There is a movement story to tell of this win—tenants have been organizing for decades around the state, and they were physically attacked in Albany in the days leading up to the victory—but there is an important electoral story as well.
A clear power sharing agreement, based at first on gerrymandering, emerged between New York Democrats and Republicans in 1981. Democrats controlled the Assembly, the lower chamber, and Republicans controlled the Senate. No matter which party was in executive office, very little progressive legislation could move in this environment (Though groups like the Working Families Party found ways, raising the minimum wage above the federal for the first time in New York history in 2004, and reforming racist drug laws that same year, both under Republican executive control.).
RISE AND FALL OF THE “INDEPENDENT DEMOCRATIC CONFERENCE”
The arrangement slipped briefly in 2008, thanks again to the Working Families Party and to a wave year with Barak Obama at the top of the ticket: Democrats took tenuous control of the Senate. Progressive legislation ensued in the 2009 and 2010 cycles – but the Tea Party wave returned control of the Senate to Republicans. Democrats would have again regained control of the Senate in the 2012 Presidential cycle, and indeed they did, nominally. But a truly bizarre arrangement emerged: a small handful of Democrats formed the “Independent Democratic Conference,” (IDC) and formed a bloc with their Republican colleagues, preventing Democratic control of the chamber.
This exceptional arrangement held until 2018, when grassroots activists, who cohered in groups like NO IDC, recruited primary challengers to all eight members of the IDC, and six of them prevailed. Republicans were further eviscerated in the general election, and there was finally a Democratic trifecta in New York. In the same cycle, DSA made a splash when Julia Salazar won a primary race against a machine Democrat on a radical platform that centered on rent law reform.
With the Senate in Democratic hands, the Housing Justice for All coalition went to war. They went to Albany with nine bills, and Salazar carried the most radical. While HJ4A hammered from the outside, using mass protest and civil disobedience, they also knew how to count votes.
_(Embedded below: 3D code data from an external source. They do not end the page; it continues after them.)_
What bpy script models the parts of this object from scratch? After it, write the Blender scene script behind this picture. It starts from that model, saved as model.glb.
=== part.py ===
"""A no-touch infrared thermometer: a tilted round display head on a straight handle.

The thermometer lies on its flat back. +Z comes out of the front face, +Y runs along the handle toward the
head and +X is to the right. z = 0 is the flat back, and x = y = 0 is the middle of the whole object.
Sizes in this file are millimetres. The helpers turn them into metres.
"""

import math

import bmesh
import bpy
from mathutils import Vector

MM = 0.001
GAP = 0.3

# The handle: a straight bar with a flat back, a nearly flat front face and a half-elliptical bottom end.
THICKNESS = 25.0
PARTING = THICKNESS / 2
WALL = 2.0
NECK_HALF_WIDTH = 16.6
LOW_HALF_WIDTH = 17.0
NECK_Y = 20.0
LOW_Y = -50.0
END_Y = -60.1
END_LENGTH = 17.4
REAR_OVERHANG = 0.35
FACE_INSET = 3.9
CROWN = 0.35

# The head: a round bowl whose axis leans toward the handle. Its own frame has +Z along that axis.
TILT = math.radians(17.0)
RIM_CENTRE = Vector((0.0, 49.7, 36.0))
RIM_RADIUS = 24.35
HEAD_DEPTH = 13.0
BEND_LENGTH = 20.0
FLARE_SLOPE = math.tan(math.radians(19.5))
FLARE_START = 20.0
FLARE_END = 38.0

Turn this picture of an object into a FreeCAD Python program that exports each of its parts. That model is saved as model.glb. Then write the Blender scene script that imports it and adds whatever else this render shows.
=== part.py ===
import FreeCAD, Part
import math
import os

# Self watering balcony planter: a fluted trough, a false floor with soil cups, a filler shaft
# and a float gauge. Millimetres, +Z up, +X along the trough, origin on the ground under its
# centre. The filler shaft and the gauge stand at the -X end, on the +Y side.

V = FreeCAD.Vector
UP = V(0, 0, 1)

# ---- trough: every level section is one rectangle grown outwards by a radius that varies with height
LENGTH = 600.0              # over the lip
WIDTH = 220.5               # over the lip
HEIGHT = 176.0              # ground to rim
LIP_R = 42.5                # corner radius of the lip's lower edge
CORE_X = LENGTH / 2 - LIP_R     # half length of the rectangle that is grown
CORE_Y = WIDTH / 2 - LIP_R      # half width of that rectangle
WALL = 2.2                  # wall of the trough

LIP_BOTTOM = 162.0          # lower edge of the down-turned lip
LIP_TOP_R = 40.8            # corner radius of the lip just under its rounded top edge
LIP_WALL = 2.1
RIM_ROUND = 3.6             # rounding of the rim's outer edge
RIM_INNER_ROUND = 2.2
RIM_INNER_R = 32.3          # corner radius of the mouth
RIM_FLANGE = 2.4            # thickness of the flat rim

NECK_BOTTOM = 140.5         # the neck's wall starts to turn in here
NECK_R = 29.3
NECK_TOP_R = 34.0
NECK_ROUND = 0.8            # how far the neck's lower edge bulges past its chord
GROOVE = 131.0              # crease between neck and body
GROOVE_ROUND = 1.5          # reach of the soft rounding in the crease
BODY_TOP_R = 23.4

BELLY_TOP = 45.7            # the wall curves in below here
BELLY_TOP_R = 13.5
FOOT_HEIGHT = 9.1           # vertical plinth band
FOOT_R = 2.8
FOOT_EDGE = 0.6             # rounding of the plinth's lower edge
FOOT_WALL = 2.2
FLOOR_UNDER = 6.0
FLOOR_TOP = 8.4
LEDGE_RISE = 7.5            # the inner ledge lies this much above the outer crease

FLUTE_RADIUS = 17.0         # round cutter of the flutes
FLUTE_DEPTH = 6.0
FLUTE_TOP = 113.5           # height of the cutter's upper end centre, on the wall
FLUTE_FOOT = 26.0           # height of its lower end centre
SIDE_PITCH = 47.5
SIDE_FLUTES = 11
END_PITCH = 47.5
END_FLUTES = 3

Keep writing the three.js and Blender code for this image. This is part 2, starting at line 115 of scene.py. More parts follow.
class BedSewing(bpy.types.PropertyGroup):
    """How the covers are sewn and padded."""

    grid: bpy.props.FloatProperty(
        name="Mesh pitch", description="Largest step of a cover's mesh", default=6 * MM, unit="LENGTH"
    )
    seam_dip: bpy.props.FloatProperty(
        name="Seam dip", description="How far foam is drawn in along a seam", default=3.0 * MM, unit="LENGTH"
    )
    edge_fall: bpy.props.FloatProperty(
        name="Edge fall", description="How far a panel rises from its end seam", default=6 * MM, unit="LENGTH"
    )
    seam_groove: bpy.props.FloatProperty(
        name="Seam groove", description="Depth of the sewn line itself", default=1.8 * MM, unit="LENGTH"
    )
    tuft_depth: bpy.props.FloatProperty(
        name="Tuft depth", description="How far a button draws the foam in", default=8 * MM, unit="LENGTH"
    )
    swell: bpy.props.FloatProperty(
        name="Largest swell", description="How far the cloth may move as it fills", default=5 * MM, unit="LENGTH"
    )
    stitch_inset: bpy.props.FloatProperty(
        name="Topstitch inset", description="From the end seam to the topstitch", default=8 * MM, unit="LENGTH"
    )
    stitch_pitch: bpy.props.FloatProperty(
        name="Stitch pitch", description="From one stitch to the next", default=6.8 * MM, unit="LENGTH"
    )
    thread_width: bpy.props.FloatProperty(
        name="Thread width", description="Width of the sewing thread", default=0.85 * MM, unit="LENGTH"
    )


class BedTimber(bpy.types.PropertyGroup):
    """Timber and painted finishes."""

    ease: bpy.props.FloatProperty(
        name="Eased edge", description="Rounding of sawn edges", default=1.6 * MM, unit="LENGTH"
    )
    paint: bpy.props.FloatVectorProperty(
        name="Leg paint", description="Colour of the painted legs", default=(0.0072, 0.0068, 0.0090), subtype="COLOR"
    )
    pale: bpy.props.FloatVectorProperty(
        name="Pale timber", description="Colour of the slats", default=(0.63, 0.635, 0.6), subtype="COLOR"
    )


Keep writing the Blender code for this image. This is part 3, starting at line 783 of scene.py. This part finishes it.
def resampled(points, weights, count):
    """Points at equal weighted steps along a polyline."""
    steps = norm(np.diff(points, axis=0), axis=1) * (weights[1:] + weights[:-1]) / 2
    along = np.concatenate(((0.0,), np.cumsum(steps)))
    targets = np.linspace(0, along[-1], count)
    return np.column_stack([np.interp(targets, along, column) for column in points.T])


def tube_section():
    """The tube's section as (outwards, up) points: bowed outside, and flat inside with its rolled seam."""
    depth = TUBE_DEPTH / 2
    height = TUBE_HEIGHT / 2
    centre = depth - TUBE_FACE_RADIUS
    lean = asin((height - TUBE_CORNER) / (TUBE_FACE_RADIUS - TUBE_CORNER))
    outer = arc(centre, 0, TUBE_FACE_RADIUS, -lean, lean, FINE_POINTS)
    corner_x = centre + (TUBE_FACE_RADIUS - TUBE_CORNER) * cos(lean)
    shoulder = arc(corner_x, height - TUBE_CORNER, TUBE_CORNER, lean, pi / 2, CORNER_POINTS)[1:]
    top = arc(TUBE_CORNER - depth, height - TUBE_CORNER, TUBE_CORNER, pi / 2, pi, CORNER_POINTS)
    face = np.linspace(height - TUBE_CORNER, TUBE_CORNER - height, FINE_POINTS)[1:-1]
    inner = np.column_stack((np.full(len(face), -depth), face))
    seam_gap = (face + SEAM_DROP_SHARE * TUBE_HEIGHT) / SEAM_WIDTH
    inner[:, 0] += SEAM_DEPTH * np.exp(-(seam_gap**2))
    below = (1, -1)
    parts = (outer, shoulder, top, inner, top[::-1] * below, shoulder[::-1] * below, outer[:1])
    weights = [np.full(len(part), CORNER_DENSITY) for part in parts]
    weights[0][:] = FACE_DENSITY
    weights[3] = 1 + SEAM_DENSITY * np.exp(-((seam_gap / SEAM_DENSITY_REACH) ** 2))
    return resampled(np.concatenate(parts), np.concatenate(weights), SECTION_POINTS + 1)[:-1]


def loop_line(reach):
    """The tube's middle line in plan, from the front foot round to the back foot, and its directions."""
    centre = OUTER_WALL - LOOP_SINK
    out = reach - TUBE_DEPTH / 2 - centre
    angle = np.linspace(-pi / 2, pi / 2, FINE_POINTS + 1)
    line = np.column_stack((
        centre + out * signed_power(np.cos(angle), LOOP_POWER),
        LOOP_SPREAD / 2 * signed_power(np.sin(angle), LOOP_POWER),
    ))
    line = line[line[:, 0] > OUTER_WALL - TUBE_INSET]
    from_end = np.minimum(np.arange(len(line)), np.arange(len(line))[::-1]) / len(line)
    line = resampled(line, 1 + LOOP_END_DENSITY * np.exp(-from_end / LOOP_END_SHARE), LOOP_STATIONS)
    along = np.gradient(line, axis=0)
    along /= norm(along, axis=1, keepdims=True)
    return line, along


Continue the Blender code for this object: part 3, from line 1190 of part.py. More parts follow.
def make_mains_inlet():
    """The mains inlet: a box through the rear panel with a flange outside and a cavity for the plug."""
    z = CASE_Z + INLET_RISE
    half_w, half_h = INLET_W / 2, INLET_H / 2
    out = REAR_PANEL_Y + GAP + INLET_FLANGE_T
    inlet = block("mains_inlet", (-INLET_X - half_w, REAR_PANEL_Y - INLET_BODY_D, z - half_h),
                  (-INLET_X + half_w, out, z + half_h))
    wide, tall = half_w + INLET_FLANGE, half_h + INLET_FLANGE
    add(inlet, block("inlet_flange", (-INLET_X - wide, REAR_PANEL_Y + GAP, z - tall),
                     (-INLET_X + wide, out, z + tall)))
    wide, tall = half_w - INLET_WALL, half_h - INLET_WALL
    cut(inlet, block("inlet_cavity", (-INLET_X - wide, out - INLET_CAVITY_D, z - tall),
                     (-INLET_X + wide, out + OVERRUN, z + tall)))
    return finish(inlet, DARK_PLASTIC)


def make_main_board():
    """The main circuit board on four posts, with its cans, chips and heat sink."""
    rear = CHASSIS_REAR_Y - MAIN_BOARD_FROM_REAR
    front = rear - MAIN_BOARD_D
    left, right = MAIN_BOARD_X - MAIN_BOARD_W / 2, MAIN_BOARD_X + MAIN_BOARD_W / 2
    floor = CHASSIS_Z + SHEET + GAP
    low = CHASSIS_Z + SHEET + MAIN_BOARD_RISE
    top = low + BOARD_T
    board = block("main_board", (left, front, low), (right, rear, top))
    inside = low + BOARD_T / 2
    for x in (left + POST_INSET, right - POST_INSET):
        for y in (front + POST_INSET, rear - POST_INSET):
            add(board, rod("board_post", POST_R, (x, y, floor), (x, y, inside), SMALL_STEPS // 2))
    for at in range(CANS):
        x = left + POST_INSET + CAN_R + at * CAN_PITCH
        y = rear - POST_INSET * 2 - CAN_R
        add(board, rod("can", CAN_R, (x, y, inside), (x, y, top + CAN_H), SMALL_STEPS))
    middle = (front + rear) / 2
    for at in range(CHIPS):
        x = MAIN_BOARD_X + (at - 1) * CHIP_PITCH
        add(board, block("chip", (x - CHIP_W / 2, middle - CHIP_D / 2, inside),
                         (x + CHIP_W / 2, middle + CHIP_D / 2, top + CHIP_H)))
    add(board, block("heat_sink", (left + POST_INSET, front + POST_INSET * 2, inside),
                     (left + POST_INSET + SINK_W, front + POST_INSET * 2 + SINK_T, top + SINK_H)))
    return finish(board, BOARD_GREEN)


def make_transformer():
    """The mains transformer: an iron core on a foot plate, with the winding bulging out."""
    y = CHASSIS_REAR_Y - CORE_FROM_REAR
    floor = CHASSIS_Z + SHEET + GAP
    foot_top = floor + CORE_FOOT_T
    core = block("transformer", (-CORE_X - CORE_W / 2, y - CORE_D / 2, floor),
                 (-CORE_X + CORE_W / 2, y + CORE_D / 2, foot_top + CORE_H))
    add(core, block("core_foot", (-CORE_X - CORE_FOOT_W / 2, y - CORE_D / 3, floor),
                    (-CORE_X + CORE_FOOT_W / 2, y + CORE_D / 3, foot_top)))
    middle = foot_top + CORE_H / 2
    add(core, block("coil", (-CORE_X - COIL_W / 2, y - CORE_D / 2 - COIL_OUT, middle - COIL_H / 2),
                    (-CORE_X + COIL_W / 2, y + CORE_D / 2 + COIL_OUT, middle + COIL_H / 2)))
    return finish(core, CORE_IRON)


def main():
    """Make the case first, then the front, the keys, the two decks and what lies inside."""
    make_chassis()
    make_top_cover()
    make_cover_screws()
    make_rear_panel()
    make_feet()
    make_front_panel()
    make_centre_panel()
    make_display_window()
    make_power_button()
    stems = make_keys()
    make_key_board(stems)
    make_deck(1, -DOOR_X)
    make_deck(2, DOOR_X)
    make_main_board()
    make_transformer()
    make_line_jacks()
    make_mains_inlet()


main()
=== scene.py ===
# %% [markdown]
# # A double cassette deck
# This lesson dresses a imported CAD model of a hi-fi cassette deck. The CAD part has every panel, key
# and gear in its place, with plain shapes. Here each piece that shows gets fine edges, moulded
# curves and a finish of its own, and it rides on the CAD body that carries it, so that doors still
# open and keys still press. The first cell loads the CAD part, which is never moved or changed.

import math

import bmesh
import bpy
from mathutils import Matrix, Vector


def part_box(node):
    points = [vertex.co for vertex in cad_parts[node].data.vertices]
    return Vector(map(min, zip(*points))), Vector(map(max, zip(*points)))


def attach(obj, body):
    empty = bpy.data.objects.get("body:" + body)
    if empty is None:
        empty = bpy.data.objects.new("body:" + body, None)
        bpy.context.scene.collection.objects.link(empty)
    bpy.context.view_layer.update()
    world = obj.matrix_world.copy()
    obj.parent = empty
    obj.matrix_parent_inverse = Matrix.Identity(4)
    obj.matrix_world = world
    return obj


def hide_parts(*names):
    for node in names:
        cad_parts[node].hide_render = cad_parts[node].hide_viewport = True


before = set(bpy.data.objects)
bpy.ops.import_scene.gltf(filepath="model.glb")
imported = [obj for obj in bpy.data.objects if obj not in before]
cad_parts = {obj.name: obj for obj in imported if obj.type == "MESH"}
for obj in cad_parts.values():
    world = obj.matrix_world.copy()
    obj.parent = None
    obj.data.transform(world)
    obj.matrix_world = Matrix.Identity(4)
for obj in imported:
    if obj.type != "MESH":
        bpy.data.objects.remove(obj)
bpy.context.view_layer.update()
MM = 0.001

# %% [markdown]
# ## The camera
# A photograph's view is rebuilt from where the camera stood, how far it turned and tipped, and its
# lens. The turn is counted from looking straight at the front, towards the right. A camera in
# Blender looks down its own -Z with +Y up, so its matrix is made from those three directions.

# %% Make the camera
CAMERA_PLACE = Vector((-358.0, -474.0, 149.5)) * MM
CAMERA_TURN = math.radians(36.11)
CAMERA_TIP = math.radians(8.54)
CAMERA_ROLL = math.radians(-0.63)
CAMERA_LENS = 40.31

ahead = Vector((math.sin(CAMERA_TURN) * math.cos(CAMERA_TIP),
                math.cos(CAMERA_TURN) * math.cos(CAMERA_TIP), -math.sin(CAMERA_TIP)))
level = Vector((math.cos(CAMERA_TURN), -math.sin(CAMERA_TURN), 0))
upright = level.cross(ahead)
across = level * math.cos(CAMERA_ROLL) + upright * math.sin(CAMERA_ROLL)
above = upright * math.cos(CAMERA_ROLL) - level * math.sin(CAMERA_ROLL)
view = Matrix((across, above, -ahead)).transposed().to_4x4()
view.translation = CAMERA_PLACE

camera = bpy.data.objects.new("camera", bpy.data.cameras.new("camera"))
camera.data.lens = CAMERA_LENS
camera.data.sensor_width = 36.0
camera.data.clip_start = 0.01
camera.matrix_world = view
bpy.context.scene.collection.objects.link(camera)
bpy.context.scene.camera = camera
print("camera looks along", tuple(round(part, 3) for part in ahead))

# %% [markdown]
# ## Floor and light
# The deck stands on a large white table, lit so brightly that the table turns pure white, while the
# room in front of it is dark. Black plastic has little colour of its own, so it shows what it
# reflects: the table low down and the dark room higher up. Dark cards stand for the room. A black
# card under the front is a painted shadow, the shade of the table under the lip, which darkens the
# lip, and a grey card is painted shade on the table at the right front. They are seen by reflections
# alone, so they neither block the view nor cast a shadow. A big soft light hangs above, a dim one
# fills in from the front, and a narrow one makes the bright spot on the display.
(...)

They developed champions, both left and progressive, in the legislature, and then they organized the more cautious members of the Democratic delegation to support the bills.
This work ultimately put the chamber leadership in a position where their best option was to outflank the neoliberal governor and announce a deal that cost billions of dollars to the very forces that fund the campaigns of many in their delegation – and that represented an unequivocal win for poor and working-class tenants across the state and especially in New York City.
CONFRONTATION AND COALITION IN THE RENT LAWS FIGHT
If the New York State legislature had a majority of Julia Salazars, coalition would be unnecessary. But the Left doesn’t have majoritarian control in any state or federal chamber, in New York or elsewhere. The billions of dollars in wealth transfer in 2019 was the product of a multi-year strategy that included both confrontation and coalition: the IDC primaries, as well as Julia Salazar’s primary win – not to mention AOC’s congressional win – put the fear of god into nearly every Democratic incumbent.
Meanwhile, even centrist Democratic confrontation with the far right on Long Island was pivotal to the outcome – the effective collapse of the Republican Party meant that Senate Democrats could act like a party, and importantly that there were a number of ways to count to a majority of votes in the chamber. In short, the 2019 legislative cycle was suffused with the threats that the left and progressives made good on in 2018, as well the wave that made challenges from the right less pressing. Not a single Democratic legislator wanted to be on the 2020 hit list.
And yet, HJ4A passed the bundle of eight bills in an actually existing legislature, where the Left was in the distinct minority. They maintained a spreadsheet and tracked conversations. They used carrots and sticks. They built and leveraged relationships. And they ultimately counted the votes of enough Democratic legislators to move billions of dollars from property owners to renters.
Until we build a socialist majority – or perhaps even then, given the diversity of the left!–in state chambers and in Washington D.C., any significant social democratic wins will involve an artful combination of confrontation and coalition. The forms that those two broad tools will take, and the amount and quality of their combination will vary by region, based on the electorate and the organizational forces that are at play. But even in deep blue New York, where confrontation has become the order of the day, moving legislation requires coalition work with non-progressive forces to defeat Republicans and to count to a majority in the legislature. It is, it turns out, inherent in the math.
Any attempt to position confrontation and coalition as distinct strategies rather than as themselves tools that combine in different circumstances to form appropriate strategies is ungrounded in the messy reality of even the left-most political players. Grappling with our messy, material reality should be the starting point of any deep discussion about left strategy.